Hannah Wyman, St. Louis Post-Dispatch on

Published in Business News

ST. LOUIS COUNTY, Missouri — Express Scripts, Inc. sued the Federal Trade Commission on Tuesday over a report the pharmacy benefit management company called “unfair, biased, erroneous and defamatory.”

Headquartered in North St. Louis County, Express Scripts, a subsidiary of The Cigna Group, is demanding the FTC retract a report it made in July 2024 that said the pharmacy benefit management industry drives up drug prices consumers pay.

Pharmacy benefit management companies, or PBMs, act as the middlemen between drug manufacturers, pharmacies and insurers. They negotiate the terms and conditions for access to prescription drugs and are often vertically integrated, with stakes in health insurance companies, retail pharmacies, health care clinics and the drug private labeling business.

The FTC’s interim report states that PBMs achieve high profits by inflating drug costs and squeezing independent pharmacies to the point of closure. And it names Express Scripts as one of the six largest PBMs, saying that given their size, the companies wield significant power in the market.

Express Scripts filed a lawsuit against the FTC Tuesday morning in the Missouri Eastern District of federal court. The suit also names FTC chair Lina Khan and says that the July 2024 report follows prejudice and politics, not evidence or sound economics.

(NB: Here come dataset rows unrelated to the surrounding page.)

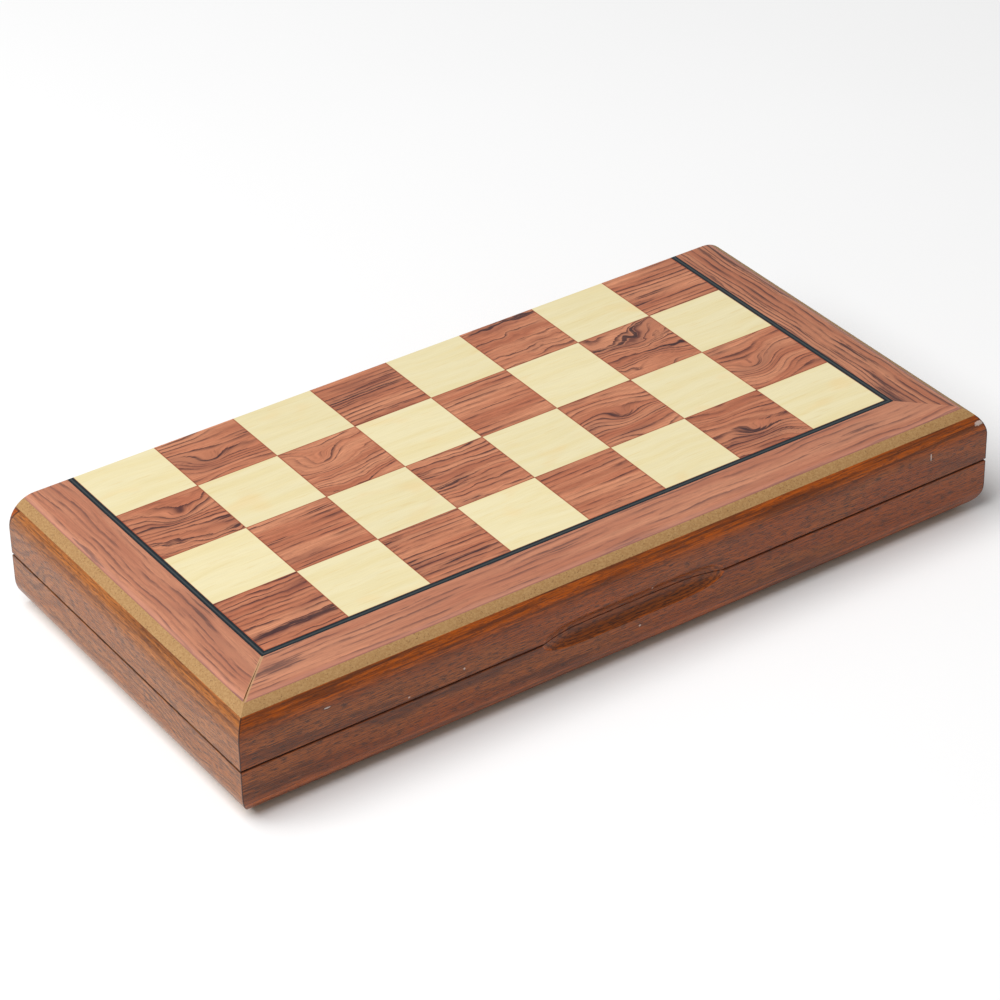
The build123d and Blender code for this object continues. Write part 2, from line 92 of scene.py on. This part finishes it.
# ---- Node graphs ----
class Graph:
    """A material's node tree, written as calls. A socket or a number can be given for any input."""

    def __init__(self, name):
        self.material = bpy.data.materials.new(name)
        self.material.use_nodes = True
        self.tree = self.material.node_tree
        self.tree.nodes.clear()
        self.shader = self.tree.nodes.new("ShaderNodeBsdfPrincipled")
        output = self.tree.nodes.new("ShaderNodeOutputMaterial")
        self.tree.links.new(self.shader.outputs["BSDF"], output.inputs["Surface"])

    def feed(self, socket, value):
        if isinstance(value, bpy.types.NodeSocket):
            self.tree.links.new(value, socket)
        else:
            socket.default_value = value

    def node(self, kind, inputs, **settings):
        made = self.tree.nodes.new(kind)
        for name, value in settings.items():
            setattr(made, name, value)
        for key, value in inputs.items():
            self.feed(made.inputs[key], value)
        return made

    def math(self, operation, first, second=0.0):
        return self.node("ShaderNodeMath", {0: first, 1: second}, operation=operation).outputs[0]

    def add(self, first, second):
        return self.math("ADD", first, second)

    def times(self, first, second):
        return self.math("MULTIPLY", first, second)

    def vector(self, x, y, z):
        return self.node("ShaderNodeCombineXYZ", {"X": x, "Y": y, "Z": z}).outputs[0]

    def position(self):
        """The place in the object's own coordinates, in millimetres, as X, Y and Z."""
        coordinates = self.node("ShaderNodeTexCoord", {}).outputs["Object"]
        split = self.node("ShaderNodeSeparateXYZ", {"Vector": coordinates}).outputs
        return [self.times(axis, 1 / MM) for axis in split]

    def noise(self, x, y, z, detail, roughness=0.5):
        """Smooth noise from 0 to 1 whose cells are 1 wide. detail is the number of finer layers."""
        inputs = {
            "Vector": self.vector(x, y, z), "Scale": 1.0, "Detail": detail,
            "Roughness": roughness, "Distortion": 0.0,
        }
        return self.node("ShaderNodeTexNoise", inputs).outputs[0]

    def cell(self, x, y, z):
        """Three random values from 0 to 1 for a place, the same wherever the place is the same."""
        noise = self.node("ShaderNodeTexWhiteNoise", {"Vector": self.vector(x, y, z)})
        return self.node("ShaderNodeSeparateXYZ", {"Vector": noise.outputs["Color"]}).outputs

    def step(self, value, low, high, out_low=0.0, out_high=1.0):
        """A smooth step of value between low and high."""
        inputs = {
            "Value": value, "From Min": low, "From Max": high, "To Min": out_low, "To Max": out_high,
        }
        settings = {"interpolation_type": "SMOOTHSTEP", "clamp": True}
        return self.node("ShaderNodeMapRange", inputs, **settings).outputs[0]

    def mix(self, share, first, second, blend="MIX"):
        """Two colours mixed. share is how much of the second; 6, 7 and 2 are the colour sockets."""
        made = self.node("ShaderNodeMix", {}, data_type="RGBA", blend_type=blend)
        self.feed(made.inputs["Factor"], share)
        self.feed(made.inputs[6], first)
        self.feed(made.inputs[7], second)
        return made.outputs[2]

    def scale_colour(self, colour, value):
        """A colour times a value."""
        channels = {"Red": value, "Green": value, "Blue": value}
        grey = self.node("ShaderNodeCombineColor", channels).outputs[0]
        return self.mix(1.0, colour, grey, "MULTIPLY")

    def bump(self, height, distance):
        """Bumps of this depth in metres for a height from 0 to 1."""
        inputs = {"Height": height, "Distance": distance, "Strength": 1.0}
        self.feed(self.shader.inputs["Normal"], self.node("ShaderNodeBump", inputs).outputs[0])

    def finish(self, colour, roughness, specular=0.5, coat=0.0, coat_roughness=0.1, metallic=0.0):
        """The material, once its shader has these values."""
        self.feed(self.shader.inputs["Base Color"], colour)
        self.feed(self.shader.inputs["Roughness"], roughness)
        self.shader.inputs["Specular IOR Level"].default_value = specular
        self.shader.inputs["Coat Weight"].default_value = coat
        self.shader.inputs["Coat Roughness"].default_value = coat_roughness
        self.shader.inputs["Metallic"].default_value = metallic
        return self.material


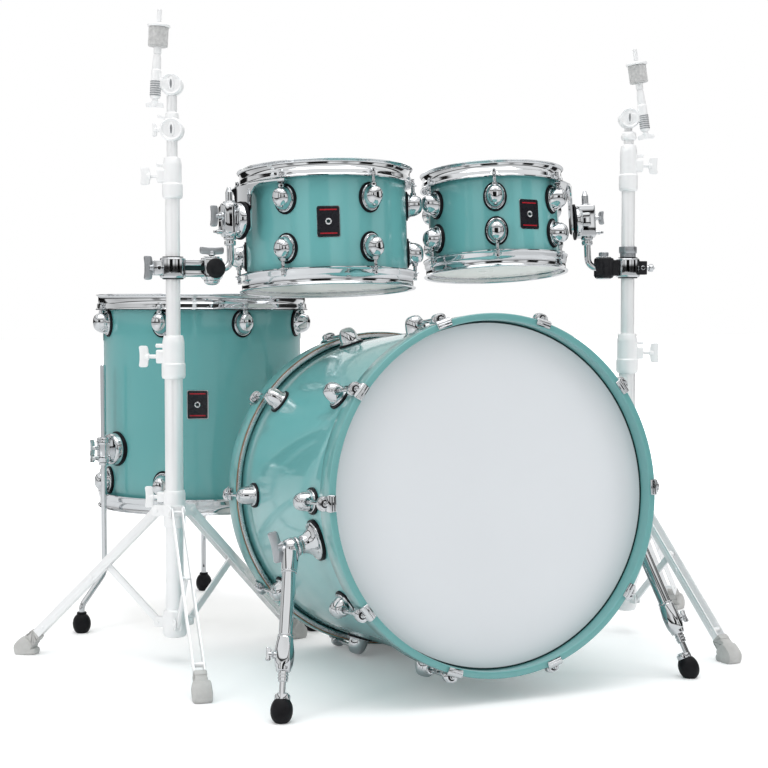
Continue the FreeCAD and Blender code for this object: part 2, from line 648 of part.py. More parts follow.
    lean = (V(0, 0, 1) + V(0, 0, 1).cross(toward) * tilter["lean"]).normalize()
    seat = disc_at_top - toward * 7 + across * 27
    disc = rod("kit.disc_radius", disc_at_top - toward * 13, disc_at_top)
    holder = rod(9, seat - lean * 26, seat + lean * 26)
    link = box(26, 10, 18, disc_at_top - toward * 7 + across * 16, upright)
    felt_low = seat + lean * tilter["felt"]
    felt_top = felt_low + lean * number("kit.felts")
    cap_top = felt_top + lean * number("kit.felt_cap")
    pin_from = cap_top + lean * 1
    stem = fuse(rod("kit.cymbal_stem", seat, cap_top - lean * 1), rod("kit.thread_relief", seat, pin_from),
                rod("kit.cymbal_rod", pin_from, pin_from + lean * number("kit.cymbal_rod_length")))
    wing = box(30, 8, 14, seat - lean * 40, upright)
    wing_stem = rod(5, seat - lean * 40, seat - lean * 24)
    sleeve = rod(7, felt_low - lean * 12, felt_low)
    metal = fuse(disc, holder, link, stem, wing, wing_stem, sleeve)
    felts = cut(rod("kit.felt_radius", felt_low, felt_top), rod("kit.cymbal_stem", seat, cap_top))
    nut = cut(rod("kit.felt_cap_radius", felt_top, cap_top),
              rod("kit.cymbal_stem", seat, cap_top + lean * 9))
    keep(prefix + "tilter", group([metal, felts, nut]))
    places[side + "_tilter"] = (disc_at_top, toward)
    places[side + "_cymbal_rod"] = (pin_from, lean, number("kit.cymbal_rod_length"))


view_way = (0.3946, 0.9189, 0.0)
stand("left", {"bolt_angle": 157, "upper_collar": 823, "upper_height": 72, "disc": 1022,
               "extra_discs": [943], "stem_top": 931},
      {"axis": view_way, "side": 1, "lean": -0.06, "felt": 64})
stand("right", {"bolt_angle": -23, "upper_collar": 855, "upper_height": 88, "disc": 994,
                "extra_discs": [], "stem_top": 968},
      {"axis": view_way, "side": -1, "lean": 0.14, "felt": 66})


# ---------------------------------------------------------------- rack toms and their holders

def tom_mount(name):
    """Suspension mount: plate hung from two top rods, gasket, bracket; local X out of the shell."""
    radius = number("kit.%s_radius" % name)
    shelf_z = number("kit.%s_depth / 2 - kit.mount_shelf_drop" % name)
    lift = number("kit.%s_mount_lift" % name)
    standoff = radius + number("kit.holder_standoff")
    plate_in = radius + number("kit.mount_plate_gap")
    thick = number("kit.mount_plate")
    low = lift - number("kit.mount_plate_low")
    plate = ring(plate_in + thick, plate_in, shelf_z + thick - low, low)
    shelf = ring(plate_in + thick, radius + 9, thick, shelf_z)
    station = radius + number("kit.rod_offset")
    hanger_angle = number("kit.hanger_angle")
    holes = [cylinder("kit.rod_radius + 0.5", 20, polar(angle, station, shelf_z - 8))
             for angle in (-hanger_angle, hanger_angle)]
    wedge = fuse(box(80, "kit.mount_plate_width", 2 * (shelf_z + 10), (radius + 30, 0, 0)),
                 box(110, station + 18, 12, (radius, 0, shelf_z)))
    hanger = cut(common(fuse(plate, shelf), wedge), *holes)
    gasket_from = plate_in + thick + 1
    gasket = cylinder("kit.mount_pad_radius", 3.5, (gasket_from, 0, lift), (1, 0, 0))
    base = cylinder("kit.mount_pad_radius - 4", 13, (gasket_from + 3.5, 0, lift), (1, 0, 0))
    barrel = box(38, 34, "kit.mount_barrel", (standoff - 1, 0, lift))
    bore = cylinder("kit.arm_rod + kit.running_gap", 120, (standoff, 0, lift - 60))
    screw = wing_bolt((standoff + 16, 0, lift + 6), (1, 0, 0), 10, 30)
    return group([hanger, gasket, fuse(cut(fuse(base, barrel), bore), screw)])


def rack_tom(prefix, name, side, mount_angle):
    """A rack tom, its mount, the bent arm and the clamp on its stand."""
    tilt = FreeCAD.Rotation(V(1, 0, 0), -number("kit.%s_tilt" % name))
    centre = V(number("kit.%s_x" % name), number("kit.%s_y" % name), number("kit.%s_z" % name))
    frame = FreeCAD.Placement(centre, tilt)
    tom_drum(prefix, name, frame, 6)
    mount_frame = frame.multiply(turned(mount_angle))
    keep(prefix + "_mount", tom_mount(name), mount_frame)

    reach = number("kit.%s_radius + kit.holder_standoff" % name)
    through = mount_frame.multVec(V(reach, 0, number("kit.%s_mount_lift" % name)))
    up = tilt.multVec(V(0, 0, 1))
    arm_z = number("kit.%s_arm_z" % side)
    elbow = through - up * ((through.z - arm_z) / up.z)
    pole = V(number("kit.%s_x" % side), number("kit.%s_y" % side), arm_z)
    along = (elbow - pole).normalize()
    ball_at = pole + along * number("kit.%s_ball" % side)
    tip = through + up * number("kit.arm_tip")
    arm = bent_rod([tip, elbow, ball_at - along * 21], number("kit.arm_rod"), (17,))
    ball = add("Part::Sphere", "ball")
    ball.Placement = placed(ball_at, along)
    bind(ball, Radius="kit.ball")
    keep(prefix + "_arm", group([fuse(arm, ball)]))

    across = V(0, 0, 1).cross(along)
    turn = FreeCAD.Rotation(along, across, V(0, 0, 1), "XYZ")
    height = number("kit.clamp_height")
    grip = cylinder("kit.clamp_radius", height, pole - V(0, 0, height / 2))
    span = (ball_at - pole).Length
    bridge = box(span - 8, 20, 30, pole + along * (span / 2 - 2), turn)
    housing = cylinder("kit.housing_radius", 36, ball_at - V(0, 0, 18))
    tail = box(18, 16, 28, pole - along * 27, turn)
    pole_bore = cylinder("kit.middle_tube + kit.running_gap", height + 20, pole - V(0, 0, height / 2 + 10))
    socket = add("Part::Sphere", "socket")
    socket.Placement = placed(ball_at, along)
    bind(socket, Radius="kit.ball + kit.running_gap")
    throat = add("Part::Cone", "throat")
    throat.Placement = placed(ball_at, along)
    bind(throat, Radius1="kit.arm_rod + 2", Radius2="kit.arm_rod + 9", Height=30)
    rear = add("Part::Cone", "rear")
    rear.Placement = placed(ball_at, along * -1)
    bind(rear, Radius1="kit.arm_rod + 2", Radius2="kit.arm_rod + 9", Height=24)
    top_screw = wing_bolt(ball_at + V(0, 0, 17), (0, 0, 1), 12)
    back_screw = wing_bolt(pole - along * 34, along * -1, 7)
    solid = cut(fuse(grip, bridge, housing, tail), pole_bore, socket, throat, rear)
    keep(prefix + "_clamp", group([fuse(solid, top_screw, back_screw)]))
    places[prefix + "_clamp"] = (pole, V(0, 0, 1))
    places[prefix + "_arm"] = (ball_at, along)
    places[prefix + "_swivel"] = (through, up)


rack_tom("large_tom", "large", "left", 190.4)
rack_tom("small_tom", "small", "right", -25.3)

doc.recompute()


def check_and_write():
    """Stops on any failed object, then writes each sub-part."""
    for thing in doc.Objects:
        if "Invalid" in thing.State or "Error" in thing.State:
            raise RuntimeError("%s failed: %s" % (thing.Name, thing.State))
    os.makedirs("parts", exist_ok=True)
    for piece in pieces:
        shape = piece.Shape
        if shape.isNull() or not shape.isValid() or not shape.Solids:
            raise RuntimeError("%s has a bad shape" % piece.Label)
        shape.exportStep("parts/%s.step" % piece.Label)
    print(len(pieces), "sub-parts")


check_and_write()
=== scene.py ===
"""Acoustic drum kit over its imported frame. Lengths below are millimetres, turned to metres on output."""

import math

import bmesh
import bpy
from mathutils import Matrix, Vector


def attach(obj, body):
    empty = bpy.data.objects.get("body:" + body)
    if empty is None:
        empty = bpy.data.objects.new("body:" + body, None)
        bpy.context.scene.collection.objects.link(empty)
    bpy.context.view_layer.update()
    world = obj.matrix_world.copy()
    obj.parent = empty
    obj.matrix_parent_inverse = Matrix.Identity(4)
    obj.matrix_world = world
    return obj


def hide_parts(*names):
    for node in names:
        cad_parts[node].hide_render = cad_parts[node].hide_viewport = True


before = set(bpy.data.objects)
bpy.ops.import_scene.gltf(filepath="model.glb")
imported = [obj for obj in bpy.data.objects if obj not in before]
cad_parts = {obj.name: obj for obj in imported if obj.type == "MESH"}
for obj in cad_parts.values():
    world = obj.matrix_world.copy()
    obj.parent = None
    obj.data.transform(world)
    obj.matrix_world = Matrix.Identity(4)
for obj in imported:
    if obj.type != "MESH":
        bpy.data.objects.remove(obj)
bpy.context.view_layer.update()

MM = 0.001
AT_ORIGIN = Matrix.Identity(4)
FLIP = Matrix.Rotation(math.pi, 4, "X")
UP = Vector((0, 0, 1))


# ------------------------------------------------------------------ materials

NOISE_LOW, NOISE_HIGH = 0.3, 0.7


def add_node(tree, kind, **inputs):
    """New shader node, each named or numbered (_0) input set to a value or wired to an output."""
    node = tree.nodes.new("ShaderNode" + kind)
    for name, source in inputs.items():
        socket = node.inputs[int(name[1:]) if name.startswith("_") else name]
        if isinstance(source, bpy.types.NodeSocket):
            tree.links.new(source, socket)
        else:
            socket.default_value = source
    return node


def add_ramp(tree, source, stops):
    """Colour ramp through (position, colour) stops."""
    node = add_node(tree, "ValToRGB", Fac=source)
    elements = node.color_ramp.elements
    while len(elements) < len(stops):
        elements.new(0.5)
    for element, (position, colour) in zip(elements, stops):
        element.position = position
        element.color = (*colour, 1)
    return node.outputs["Color"]


def add_mix(tree, factor, first, second):
    """Colour between two colours, each one a value or an output."""
    node = tree.nodes.new("ShaderNodeMix")
    node.data_type = "RGBA"
    tree.links.new(factor, node.inputs["Factor"])
    for name, source in (("A", first), ("B", second)):
        if isinstance(source, bpy.types.NodeSocket):
            tree.links.new(source, node.inputs[name])
        else:
            node.inputs[name].default_value = source
    return node.outputs["Result"]


class Nodes:
    """One material and short ways to wire it."""

    def __init__(self, name, colour, rough, metal=0.0, coat=0.0, coat_rough=0.04, specular=0.5, sheen=0.0):
        self.material = bpy.data.materials.new(name)
        self.material.use_nodes = True
        self.tree = self.material.node_tree
        self.shader = self.tree.nodes["Principled BSDF"]
        self.place = self.tree.nodes.new("ShaderNodeTexCoord").outputs["Object"]
        self.set("Base Color", (*colour, 1))
        self.set("Roughness", rough)
        self.set("Metallic", metal)
        self.set("Coat Weight", coat)
        self.set("Coat Roughness", coat_rough)
        self.set("Specular IOR Level", specular)
        self.set("Sheen Weight", sheen)

    def set(self, socket, value):
        self.shader.inputs[socket].default_value = value

    def link(self, source, target):
        self.tree.links.new(source, target)

    def noise(self, scale, detail=3.0, stretch=None):
        """Noise at a scale in cells per metre, stretched by a factor on each axis."""
        source = self.place
        if stretch:
            source = add_node(self.tree, "Mapping", Scale=stretch, Vector=source).outputs["Vector"]
        return add_node(self.tree, "TexNoise", Scale=scale, Detail=detail, Vector=source).outputs["Fac"]

    def vary(self, scale, low, high, **more):
        """Base colour that drifts between two colours."""
        drift = add_ramp(self.tree, self.noise(scale, **more), ((NOISE_LOW, low), (NOISE_HIGH, high)))
        self.link(drift, self.shader.inputs["Base Color"])

    def smudge(self, scale, low, high, **more):
        """Roughness that drifts between two values."""
        node = add_node(self.tree, "MapRange", **{"From Min": NOISE_LOW, "From Max": NOISE_HIGH,
                                                  "To Min": low, "To Max": high,
                                                  "Value": self.noise(scale, **more)})
        self.link(node.outputs["Result"], self.shader.inputs["Roughness"])

    def bump(self, source, strength, depth):
        """Fine relief of the surface, depth in metres."""
        node = add_node(self.tree, "Bump", Strength=strength, Distance=depth, Height=source)
        self.link(node.outputs["Normal"], self.shader.inputs["Normal"])


def lacquer(name, low, high, coat_rough):
    """Sprayed gloss lacquer: slow drift of colour and a faint orange peel."""
    paint = Nodes(name, high, 0.32, coat=1.0, coat_rough=coat_rough, specular=0.4)
    paint.vary(3.0, low, high, detail=2.0)
    paint.smudge(9.0, 0.28, 0.40)
    paint.bump(paint.noise(260.0, 2.0), 0.05, 0.0004)
    return paint.material


def plated(name, colour, low, high, peel=0.03, metallic=1.0):
    """Bright plating over a polished casting: smudges in the gloss, slight unevenness of the metal."""
    metal = Nodes(name, colour, low, metal=metallic)
    metal.smudge(45.0, low, high, detail=4.0)
    metal.bump(metal.noise(70.0, 1.0), peel, 0.0006)
    return metal.material


def rubber(name, low, high, rough, specular):
    tyre = Nodes(name, low, rough, specular=specular)
    tyre.vary(60.0, low, high)
    tyre.smudge(30.0, rough - 0.07, rough + 0.10)
    tyre.bump(tyre.noise(1500.0, 3.0), 0.25, 0.0002)
    return tyre.material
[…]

“Express Scripts’ business and reputation have been harmed by the Commission’s unlawful, unconstitutional, and arbitrary and capricious conduct and defamatory statements,” reads the lawsuit. Express Scripts is asking for an unspecified amount of money.

 

In a news release, Express Scripts stated that drug manufacturers, not the PBMs, that set the prices of prescriptions. The company said it negotiates to lower the cost of drugs for insurance plans and has pioneered programs to shield customers from high prices.

“The FTC has taken unconstitutional actions in publishing a report that ignores the evidence provided by our company and other PBMs, demonstrates clear ideological bias and advances a false and damaging narrative — a narrative that could harm the health care system by removing essential checks and balances which would result in higher drug prices for American consumers,” said Andrea Nelson, chief legal officer for The Cigna Group, said in a statement.

FTC spokesperson Douglas Farrar said the federal agency stands by its study.

“Just three companies control nearly 80% of the market that millions of Americans must use to purchase necessary drugs at high costs,” he said in an email. “This is a complicated and opaque market, and the FTC is committed to using its clear authority to help the public and policymakers understand it."

Earlier this year, pharmacists and and advocates gathered at Express Scripts' headquarters to protest the company pushing independent pharmacies into unfavorable, “take-it-or-leave-it” contracts, and pressuring patients to switch to mail-order prescriptions.